**EXERCISE DESCRIPTION**
Each entry must be reproduced precisely as it stands.

**WORKING DATA**
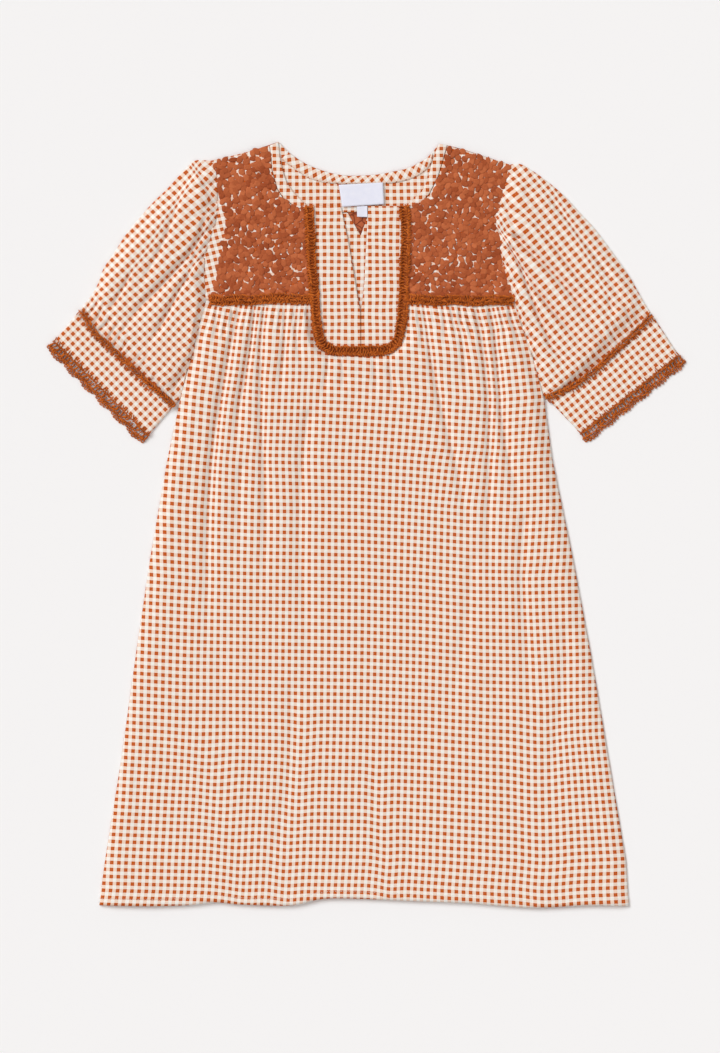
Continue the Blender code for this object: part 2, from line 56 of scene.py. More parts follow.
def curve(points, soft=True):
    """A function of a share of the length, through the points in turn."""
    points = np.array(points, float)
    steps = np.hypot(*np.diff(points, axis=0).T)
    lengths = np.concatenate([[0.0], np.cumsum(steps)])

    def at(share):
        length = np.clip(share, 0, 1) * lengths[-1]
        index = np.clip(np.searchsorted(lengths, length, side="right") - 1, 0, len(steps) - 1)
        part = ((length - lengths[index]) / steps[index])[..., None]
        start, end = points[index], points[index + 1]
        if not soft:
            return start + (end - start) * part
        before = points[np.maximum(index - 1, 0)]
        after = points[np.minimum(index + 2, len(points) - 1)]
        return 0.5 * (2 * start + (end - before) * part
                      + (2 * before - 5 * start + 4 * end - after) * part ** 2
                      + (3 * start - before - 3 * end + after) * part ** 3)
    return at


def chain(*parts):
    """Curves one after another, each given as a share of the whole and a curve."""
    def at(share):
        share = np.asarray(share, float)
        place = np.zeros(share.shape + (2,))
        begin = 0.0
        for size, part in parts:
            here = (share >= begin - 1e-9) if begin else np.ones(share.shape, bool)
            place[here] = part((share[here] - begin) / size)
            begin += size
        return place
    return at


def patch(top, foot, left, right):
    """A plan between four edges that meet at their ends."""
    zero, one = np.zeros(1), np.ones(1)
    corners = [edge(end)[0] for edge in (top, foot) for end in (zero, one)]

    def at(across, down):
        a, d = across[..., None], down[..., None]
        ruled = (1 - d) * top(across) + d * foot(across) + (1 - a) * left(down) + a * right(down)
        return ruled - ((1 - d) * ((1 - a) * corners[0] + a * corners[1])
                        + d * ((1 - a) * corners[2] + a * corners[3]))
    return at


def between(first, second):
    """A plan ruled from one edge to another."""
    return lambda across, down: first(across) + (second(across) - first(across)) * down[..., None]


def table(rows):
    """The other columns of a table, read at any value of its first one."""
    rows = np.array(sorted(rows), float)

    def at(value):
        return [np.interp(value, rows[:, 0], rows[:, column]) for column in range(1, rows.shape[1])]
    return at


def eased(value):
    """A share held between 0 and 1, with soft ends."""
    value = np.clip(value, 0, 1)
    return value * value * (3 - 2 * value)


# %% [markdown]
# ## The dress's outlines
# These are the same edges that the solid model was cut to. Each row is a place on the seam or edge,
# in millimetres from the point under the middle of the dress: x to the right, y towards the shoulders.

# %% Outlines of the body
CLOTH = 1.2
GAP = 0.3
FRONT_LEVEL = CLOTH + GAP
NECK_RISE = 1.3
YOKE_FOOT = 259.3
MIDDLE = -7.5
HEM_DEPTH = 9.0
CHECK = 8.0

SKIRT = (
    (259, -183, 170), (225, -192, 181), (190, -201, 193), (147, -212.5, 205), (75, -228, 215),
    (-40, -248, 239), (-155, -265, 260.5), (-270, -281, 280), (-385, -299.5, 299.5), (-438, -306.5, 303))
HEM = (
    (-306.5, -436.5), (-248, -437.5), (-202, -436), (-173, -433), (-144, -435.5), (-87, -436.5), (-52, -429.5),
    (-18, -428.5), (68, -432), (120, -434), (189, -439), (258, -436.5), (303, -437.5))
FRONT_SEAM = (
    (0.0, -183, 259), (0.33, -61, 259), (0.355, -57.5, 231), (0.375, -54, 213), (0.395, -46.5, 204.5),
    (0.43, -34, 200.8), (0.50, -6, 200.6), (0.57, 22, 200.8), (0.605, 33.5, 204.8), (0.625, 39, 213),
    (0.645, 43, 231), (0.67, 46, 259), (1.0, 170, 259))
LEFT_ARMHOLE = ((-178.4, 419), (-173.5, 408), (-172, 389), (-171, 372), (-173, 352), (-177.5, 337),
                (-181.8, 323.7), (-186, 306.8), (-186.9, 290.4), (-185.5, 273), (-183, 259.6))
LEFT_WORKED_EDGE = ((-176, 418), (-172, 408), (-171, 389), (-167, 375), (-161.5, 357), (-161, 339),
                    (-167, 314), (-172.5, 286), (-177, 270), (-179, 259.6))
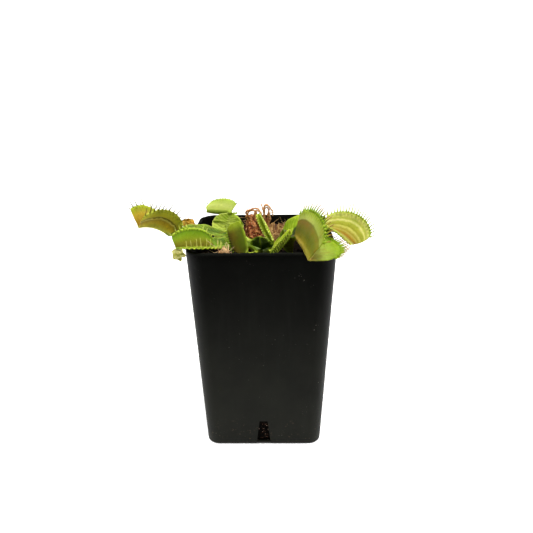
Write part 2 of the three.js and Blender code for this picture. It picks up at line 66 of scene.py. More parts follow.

**OUTPUT FOR THIS TASK**
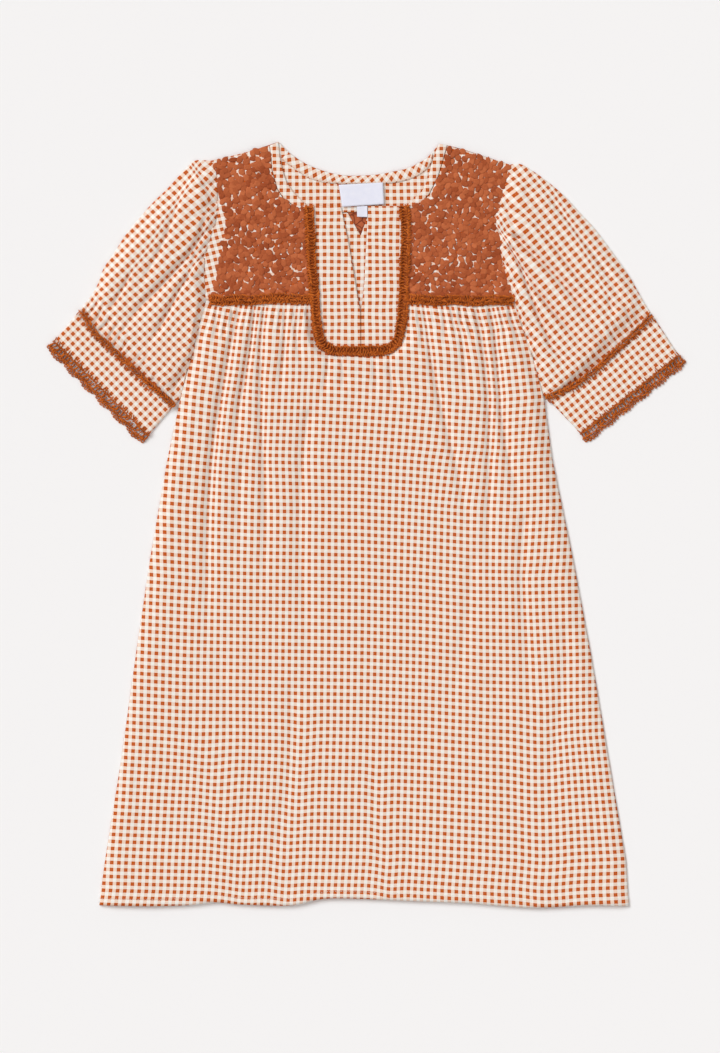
Continue the Blender code for this object: part 2, from line 56 of scene.py. More parts follow.
def curve(points, soft=True):
    """A function of a share of the length, through the points in turn."""
    points = np.array(points, float)
    steps = np.hypot(*np.diff(points, axis=0).T)
    lengths = np.concatenate([[0.0], np.cumsum(steps)])

    def at(share):
        length = np.clip(share, 0, 1) * lengths[-1]
        index = np.clip(np.searchsorted(lengths, length, side="right") - 1, 0, len(steps) - 1)
        part = ((length - lengths[index]) / steps[index])[..., None]
        start, end = points[index], points[index + 1]
        if not soft:
            return start + (end - start) * part
        before = points[np.maximum(index - 1, 0)]
        after = points[np.minimum(index + 2, len(points) - 1)]
        return 0.5 * (2 * start + (end - before) * part
                      + (2 * before - 5 * start + 4 * end - after) * part ** 2
                      + (3 * start - before - 3 * end + after) * part ** 3)
    return at


def chain(*parts):
    """Curves one after another, each given as a share of the whole and a curve."""
    def at(share):
        share = np.asarray(share, float)
        place = np.zeros(share.shape + (2,))
        begin = 0.0
        for size, part in parts:
            here = (share >= begin - 1e-9) if begin else np.ones(share.shape, bool)
            place[here] = part((share[here] - begin) / size)
            begin += size
        return place
    return at


def patch(top, foot, left, right):
    """A plan between four edges that meet at their ends."""
    zero, one = np.zeros(1), np.ones(1)
    corners = [edge(end)[0] for edge in (top, foot) for end in (zero, one)]

    def at(across, down):
        a, d = across[..., None], down[..., None]
        ruled = (1 - d) * top(across) + d * foot(across) + (1 - a) * left(down) + a * right(down)
        return ruled - ((1 - d) * ((1 - a) * corners[0] + a * corners[1])
                        + d * ((1 - a) * corners[2] + a * corners[3]))
    return at


def between(first, second):
    """A plan ruled from one edge to another."""
    return lambda across, down: first(across) + (second(across) - first(across)) * down[..., None]


def table(rows):
    """The other columns of a table, read at any value of its first one."""
    rows = np.array(sorted(rows), float)

    def at(value):
        return [np.interp(value, rows[:, 0], rows[:, column]) for column in range(1, rows.shape[1])]
    return at


def eased(value):
    """A share held between 0 and 1, with soft ends."""
    value = np.clip(value, 0, 1)
    return value * value * (3 - 2 * value)


# %% [markdown]
# ## The dress's outlines
# These are the same edges that the solid model was cut to. Each row is a place on the seam or edge,
# in millimetres from the point under the middle of the dress: x to the right, y towards the shoulders.

# %% Outlines of the body
CLOTH = 1.2
GAP = 0.3
FRONT_LEVEL = CLOTH + GAP
NECK_RISE = 1.3
YOKE_FOOT = 259.3
MIDDLE = -7.5
HEM_DEPTH = 9.0
CHECK = 8.0

SKIRT = (
    (259, -183, 170), (225, -192, 181), (190, -201, 193), (147, -212.5, 205), (75, -228, 215),
    (-40, -248, 239), (-155, -265, 260.5), (-270, -281, 280), (-385, -299.5, 299.5), (-438, -306.5, 303))
HEM = (
    (-306.5, -436.5), (-248, -437.5), (-202, -436), (-173, -433), (-144, -435.5), (-87, -436.5), (-52, -429.5),
    (-18, -428.5), (68, -432), (120, -434), (189, -439), (258, -436.5), (303, -437.5))
FRONT_SEAM = (
    (0.0, -183, 259), (0.33, -61, 259), (0.355, -57.5, 231), (0.375, -54, 213), (0.395, -46.5, 204.5),
    (0.43, -34, 200.8), (0.50, -6, 200.6), (0.57, 22, 200.8), (0.605, 33.5, 204.8), (0.625, 39, 213),
    (0.645, 43, 231), (0.67, 46, 259), (1.0, 170, 259))
LEFT_ARMHOLE = ((-178.4, 419), (-173.5, 408), (-172, 389), (-171, 372), (-173, 352), (-177.5, 337),
                (-181.8, 323.7), (-186, 306.8), (-186.9, 290.4), (-185.5, 273), (-183, 259.6))
LEFT_WORKED_EDGE = ((-176, 418), (-172, 408), (-171, 389), (-167, 375), (-161.5, 357), (-161, 339),
                    (-167, 314), (-172.5, 286), (-177, 270), (-179, 259.6))
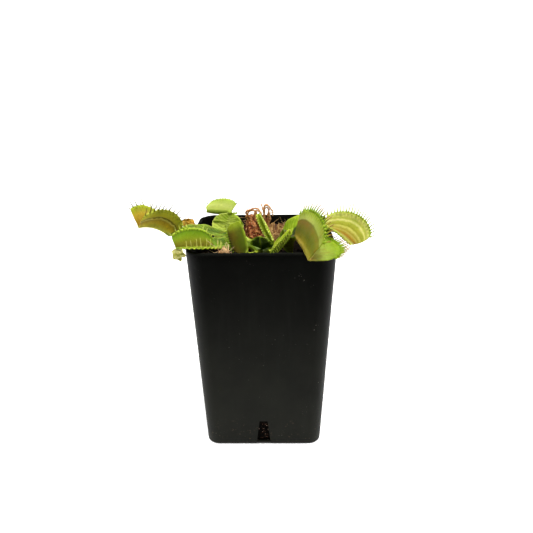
Write part 2 of the three.js and Blender code for this picture. It picks up at line 66 of scene.py. More parts follow.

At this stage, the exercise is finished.